No more creating “panhandle” lot designs to satisfy lot-area requirements -- This closes a loophole these developers were using to satisfy the requirement for a front yard without actually creating a front yard.

No more abusing the definition of “lot” to incorporate adjacent land into lot-area calculations -- This closes a loophole these developers were using to satisfy lot-area requirements when they didn't actually have the required amount of land.

We've been working as a united group of citywide neighborhood representatives for 19 months to convince the PLUS committee that the building codes for backyard / side yard houses need to be revamped. We provided facts, figures, photos and testimony. We compromised on our principles again and again to try and find workable middle-ground. And we worked overtime to educate everyone involved about the confusing and technical building codes involved. So the results of yesterday's PLUS meeting really stung.


Then again, it should have been clear that homeowners were going to get shafted  when the lobbyist for the developers took to the public microphone before the meeting and couldn't help but chuckle and joke before smugly thanking the committee for their "hard work." As usual, he had the inside scoop on what was about to happen.

In an interview with Publicola after the meeting the developers were obviously quite pleased. Their lobbyist called yesterdays outcome "a consistent, sensible way to achieve what council member [Mike] O'Brien and [Sally] Clark supported: Scaled, reasonable, new infill development."

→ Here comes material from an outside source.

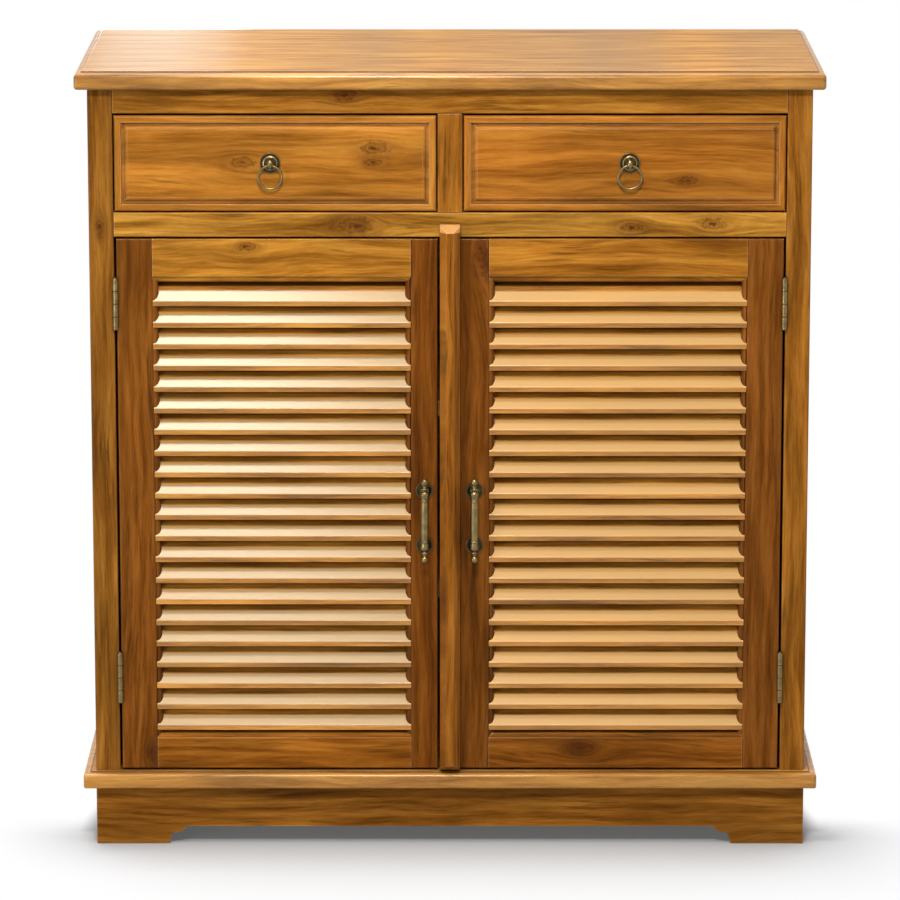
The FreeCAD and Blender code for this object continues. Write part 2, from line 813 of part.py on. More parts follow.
def cover_strip():
    """The bevelled strip on the right door, lapping the face of the middle rail."""
    half = strip_width / 2
    back = front_y
    front = front_y - strip_thickness
    flat_half = half - strip_side_bevel
    shoulder = front + strip_side_bevel_depth
    section = [(-half, back), (half, back), (half, shoulder), (flat_half, front), (-flat_half, front),
               (-half, shoulder)]
    low = door_low
    high = door_high + door_gap + strip_lap_up
    strip = extruded("xy", section, low, high)
    in_y = front + strip_end_bevel_depth
    reach = strip_end_bevel_height
    side_view = extruded("yz", [(back, low), (back, high), (in_y, high), (front, high - reach),
                                (front, low + reach), (in_y, low)], -half, half)
    strip = strip.common(side_view)
    return strip.cut(block((-half, half), (back - strip_face_room, back), (door_high, high)))


# ---------------------------------------------------------------------------------------
# Drawers, worked out at the right-hand side
# ---------------------------------------------------------------------------------------

drawer_x = (divider_width / 2 + drawer_side_gap, opening_half - drawer_side_gap)
drawer_z = (middle_top_z + drawer_bottom_gap, drawer_top_z - drawer_top_gap)
drawer_middle_x = (drawer_x[0] + drawer_x[1]) / 2
drawer_middle_z = (middle_top_z + drawer_top_z) / 2
box_x = (divider_width / 2 + drawer_box_room, opening_half - drawer_box_room)
box_low = middle_top_z + drawer_run_room
box_front = front_y + drawer_front_thickness
box_back = rear_rail_front - drawer_back_room
bottom_z = (box_low + drawer_bottom_height, box_low + drawer_bottom_height + drawer_bottom_thickness)
bottom_x = grown((box_x[0] + drawer_side_thickness, box_x[1] - drawer_side_thickness), drawer_groove_depth)
front_groove = block(bottom_x, (box_front - drawer_groove_depth, box_front + past), bottom_z)
pull_x = drawer_middle_x + pull_outward
pull_z = drawer_middle_z
field_y = front_y + panel_field_setback


def shrunk(bounds, amount):
    """Bounds with the same amount taken off both ends."""
    return (bounds[0] + amount, bounds[1] - amount)


def rectangle(x, z, y):
    """An upright rectangle at one depth."""
    return Part.makePolygon([V(x[0], y, z[0]), V(x[1], y, z[0]), V(x[1], y, z[1]), V(x[0], y, z[1]),
                             V(x[0], y, z[0])])


def raised_front():
    """The raised and fielded board, with a groove for the bottom and a hole for the pull."""
    x = shrunk(drawer_x, edging_width)
    z = shrunk(drawer_z, edging_width)
    quirk_floor = front_y + panel_quirk_depth
    board = block(x, (quirk_floor, box_front), z)
    bevel_x = shrunk(x, panel_quirk_width)
    bevel_z = shrunk(z, panel_quirk_width)
    bevel_front = quirk_floor - panel_bevel_rise
    ledge = block(bevel_x, (quirk_floor - panel_ledge, quirk_floor), bevel_z)
    bevel = Part.makeLoft([rectangle(bevel_x, bevel_z, quirk_floor - panel_ledge),
                           rectangle(shrunk(bevel_x, panel_bevel_width), shrunk(bevel_z, panel_bevel_width),
                                     bevel_front)], True, True)
    inset = panel_bevel_width + panel_fillet_width
    field = block(shrunk(bevel_x, inset), (field_y, bevel_front), shrunk(bevel_z, inset))
    board = board.fuse([ledge, bevel, field]).removeSplitter()
    hole = round_hole(pull_stem_radius + glue_room, V(pull_x, front_y - past, pull_z),
                      V(pull_x, box_front + past, pull_z))
    return board.cut([front_groove, hole])


def edging_strip(edge, inward, ends, plane):
    """One strip of the drawer front, its outer arris taken off; `ends` bounds its length."""
    section = [(edge + inward * edging_arris, front_y), (edge + inward * edging_width, front_y),
               (edge + inward * edging_width, box_front), (edge, box_front), (edge, front_y + edging_arris)]
    if plane == "yz":
        section = [(y, z) for z, y in section]
    return extruded(plane, section, *ends)


def edging():
    """Four strips round the raised board, mitred at the corners."""
    strips = []
    for (edge, other), ends, plane in [(drawer_z, drawer_x, "yz"), (drawer_z[::-1], drawer_x, "yz"),
                                       (drawer_x, drawer_z, "xy"), (drawer_x[::-1], drawer_z, "xy")]:
        inward = math.copysign(1, other - edge)
        tip = edge + inward * edging_width
        inner_ends = shrunk(ends, edging_width)
        mitre = [(edge, ends[0]), (edge, ends[1]), (tip, inner_ends[1]), (tip, inner_ends[0])]
        if plane == "yz":
            mitre = [(x, z) for z, x in mitre]
        strip = edging_strip(edge, inward, ends, plane)
        strips.append(strip.common(extruded("xz", mitre, front_y, box_front)).cut(front_groove))
    return strips


def drawer_box():
    """Sides, back and bottom; the bottom slides in under the back."""
    z = (box_low, box_low + drawer_side_height)
    t = drawer_side_thickness
    groove = block(bottom_x, (box_front, box_back), bottom_z)
    sides = [block((box_x[0], box_x[0] + t), (box_front, box_back), z).cut(groove),
             block((box_x[1] - t, box_x[1]), (box_front, box_back), z).cut(groove)]
    back = block((box_x[0] + t, box_x[1] - t), (box_back - t, box_back), (bottom_z[1], z[1]))
    bottom = block(bottom_x, (box_front - drawer_groove_depth, box_back), bottom_z)
    return sides, back, bottom


eye_y = field_y - eye_standoff
ring_pivot_z = pull_z - ring_below_rose
ring_radius = ring_outer_radius - ring_wire_radius


def pull_plate():
    """The stepped rose with its stem, the pear-shaped eye and the bolt through the front."""
    outline = [(-pull_bolt_length, pull_stem_radius), (0, pull_stem_radius), *rose_outline,
               (eye_standoff, pull_stem_radius)]
    plate = turned(outline, V(pull_x, field_y, pull_z), V(0, -1, 0))
    eye = turned(eye_outline, V(pull_x, eye_y, pull_z), V(0, 0, 1))
    reach = V(rose_outline[0][1], 0, 0)
    pivot = V(pull_x, eye_y, ring_pivot_z)
    bore = Part.makeCylinder(eye_bore_radius, 2 * reach.x, pivot - reach, reach)
    return plate.fuse(eye).cut(bore).removeSplitter()


def ring():
    """The ring, hanging from the eye."""
    return hoop(ring_radius, ring_wire_radius, V(pull_x, eye_y, ring_pivot_z - ring_radius))


def drawer(name, ring_name, place):
    """A drawer with its pull."""
    keep(name + "_front", place(raised_front()))
    keep(name + "_edging", *[place(strip) for strip in edging()])
    sides, back, bottom = drawer_box()
    keep(name + "_sides", *[place(side) for side in sides])
    keep(name + "_back", place(back))
    keep(name + "_bottom", place(bottom))
    keep(name + "_pull_plate", place(pull_plate()))
    keep(ring_name, place(ring()))


# ---------------------------------------------------------------------------------------
# Assembly
# ---------------------------------------------------------------------------------------

def as_made(shape):
    """Right-hand pieces stay where they were worked out."""
    return shape


carcass_frame()
boards()
plinth()
inside()
frame_hinges()
catches()
door("door_right", -strip_width / 2, as_made)
door("door_left", strip_width / 2 + meeting_gap, mirrored)
keep("cover_strip", cover_strip())
drawer("drawer_right", "ring_right", as_made)
drawer("drawer_left", "ring_left", mirrored)

os.makedirs("parts", exist_ok=True)
for node_name, node_shape in nodes.items():
    node_shape.exportStep("parts/" + node_name + ".step")
print(len(nodes), "nodes,", sum(len(shape.Solids) for shape in nodes.values()), "solids")
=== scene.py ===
import json
import math

import bmesh
import bpy
from mathutils import Matrix, Vector

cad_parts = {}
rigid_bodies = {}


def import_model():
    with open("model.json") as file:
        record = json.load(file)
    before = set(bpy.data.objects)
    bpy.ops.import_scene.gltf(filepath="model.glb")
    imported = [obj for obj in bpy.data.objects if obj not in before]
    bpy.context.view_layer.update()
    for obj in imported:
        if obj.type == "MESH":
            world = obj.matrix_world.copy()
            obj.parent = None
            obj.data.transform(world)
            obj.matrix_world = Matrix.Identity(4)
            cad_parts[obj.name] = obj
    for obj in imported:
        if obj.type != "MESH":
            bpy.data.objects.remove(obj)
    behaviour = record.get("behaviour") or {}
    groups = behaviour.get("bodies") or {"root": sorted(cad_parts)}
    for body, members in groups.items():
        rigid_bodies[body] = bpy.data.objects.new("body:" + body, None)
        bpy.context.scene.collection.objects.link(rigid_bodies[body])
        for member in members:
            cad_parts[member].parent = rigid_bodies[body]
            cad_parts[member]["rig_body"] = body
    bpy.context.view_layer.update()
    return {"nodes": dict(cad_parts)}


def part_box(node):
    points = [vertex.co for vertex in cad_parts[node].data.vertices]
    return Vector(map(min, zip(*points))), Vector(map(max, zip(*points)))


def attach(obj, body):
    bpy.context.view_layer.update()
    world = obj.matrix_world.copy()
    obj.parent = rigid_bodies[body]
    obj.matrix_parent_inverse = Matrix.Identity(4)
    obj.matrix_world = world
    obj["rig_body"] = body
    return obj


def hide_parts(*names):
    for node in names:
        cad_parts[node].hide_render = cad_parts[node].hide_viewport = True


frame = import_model()
nodes = frame["nodes"]
MM = 0.001

# ---------------------------------------------------------------------------------------
# Camera, lamps and studio
# ---------------------------------------------------------------------------------------

camera_place = (0.0, -6.5, 1.828)   # metres
camera_pitch = 11.91                # degrees below level
camera_lens = 212.6                 # mm

world_light = 0.30                  # the even light, where the world itself isn't seen
sky_light = 1.75
main_watts = 82.0
overhead_watts = 26.0
side_watts = 22.0
glare_watts = 2.4
cloth_tint = "#FFF6EA"              # the lamps' cloth is a little warm
floor_near = "#D2D7DE"              # the floor's paint by the cabinet
floor_bounce = "#B4B2AE"            # and as the cabinet's own light paths meet it
# the painted shadow's colour, where the plinth nearly meets the floor
floor_painted_shadow = "#2A2B2E"
floor_glow = 0.10                   # how white the floor is at the cabinet's foot
white_reach = 0.34                  # metres from the foot at which it is all white
side_haste, back_haste = 1.6, 3.0   # how much sooner it is white beside and behind
foot_side, foot_front, foot_back = 0.45, -0.2, 0.2


def linear(code):
    """An sRGB hex colour as linear red, green, blue and alpha."""
    parts = [int(code[i:i + 2], 16) / 255 for i in (1, 3, 5)]
    return (*[c / 12.92 if c <= 0.04045 else ((c + 0.055) / 1.055) ** 2.4 for c in parts], 1.0)


def add(tree, kind, *values, stops=(), **settings):
    """Adds a node. Its values go to the inputs in order, or to those that a dict names; a value is
    a number, a colour, a node (its first output) or one output of a node."""
    made = tree.nodes.new("ShaderNode" + kind)
    for name, value in settings.items():
        setattr(made, name, value)
    pairs = values[0].items() if values and isinstance(values[0], dict) else enumerate(values)
    for name, value in pairs:
        if isinstance(value, bpy.types.Node):
            value = value.outputs[0]
        if isinstance(value, bpy.types.NodeSocket):
            tree.links.new(value, made.inputs[name])
        else:
            made.inputs[name].default_value = value
    for i, (place, colour) in enumerate(stops):
        step = made.color_ramp.elements[i] if i < 2 else made.color_ramp.elements.new(place)
        step.position = place
        step.color = linear(colour) if isinstance(colour, str) else colour
    return made


def new_material(name):
    """An empty material and its tree."""
    made = bpy.data.materials.new(name)
    made.use_nodes = True
    made.node_tree.nodes.clear()
    return made, made.node_tree


# ---------------------------------------------------------------------------------------
# Materials
# ---------------------------------------------------------------------------------------

# In the materials a Mix of two colours takes its share at input 0 and the colours at 6 and 7,
# and gives output 2. Lengths are in mm.

# the axes along, across and into a board, by the axis that its grain follows
AXES = {"x": (0, 2, 1), "y": (1, 2, 0), "z": (2, 0, 1)}
# one board's timber from its dark streaks to its pale ones, as shares of its middle colour
timber_steps = [(0.26, (0.25, 0.18, 0.10)), (0.42, (0.66, 0.62, 0.48)), (0.53, (1.02, 1.06, 1.0)),
                (0.66, (1.40, 1.64, 1.9))]
# the slats: the lowest one's underside at the front, their spacing, slope and nose
slat_first, slat_pitch, slat_rise, slat_nose = 144.5, 26.435, math.tan(math.radians(52.0)), 6.5
# the painted light on the slats' slopes: its strength, and its depth in mm from the front to the
# painted shadow edge
slat_painted_light_share, painted_light_depth = 0.85, 7.6
slat_spread, board_spread = 3000.0, 137.0    # how far apart in the timber they were sawn
knot_width = 0.42                   # a knot's width as a share of its length
front_y = -185.0
quirk_ring = (441.0, 191.0, 0.0)    # the moulded boards' quirk, from the middle of the cabinet
lacquer_tint = "#E0AC66"
# the pale painted on the arrises (wear and painted highlight) and on the strip's end (painted
# highlight)
wear_and_highlight_pale = "#E4B274"
# the brown of the painted shade in corners, in the quirk and between the slats
painted_shade_brown = "#35170A"
knot_brown = "#3C190A"
common_streaks, calm_contrast = 0.62, 0.75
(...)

Translation: The developers won. You lost. And council members O'Brien and Clark deserve all the credit.

For those of you who want to see the technical details of what was decided yesterday, this city council document lays out all the amendments the PLUS committee members had to choose from (the committee voted "yes" for 1B, 2B, 4B, 5B and 6C).


We'll let you know whether the 100 Percent Rule amendment is also approved at the full city council meeting May 19.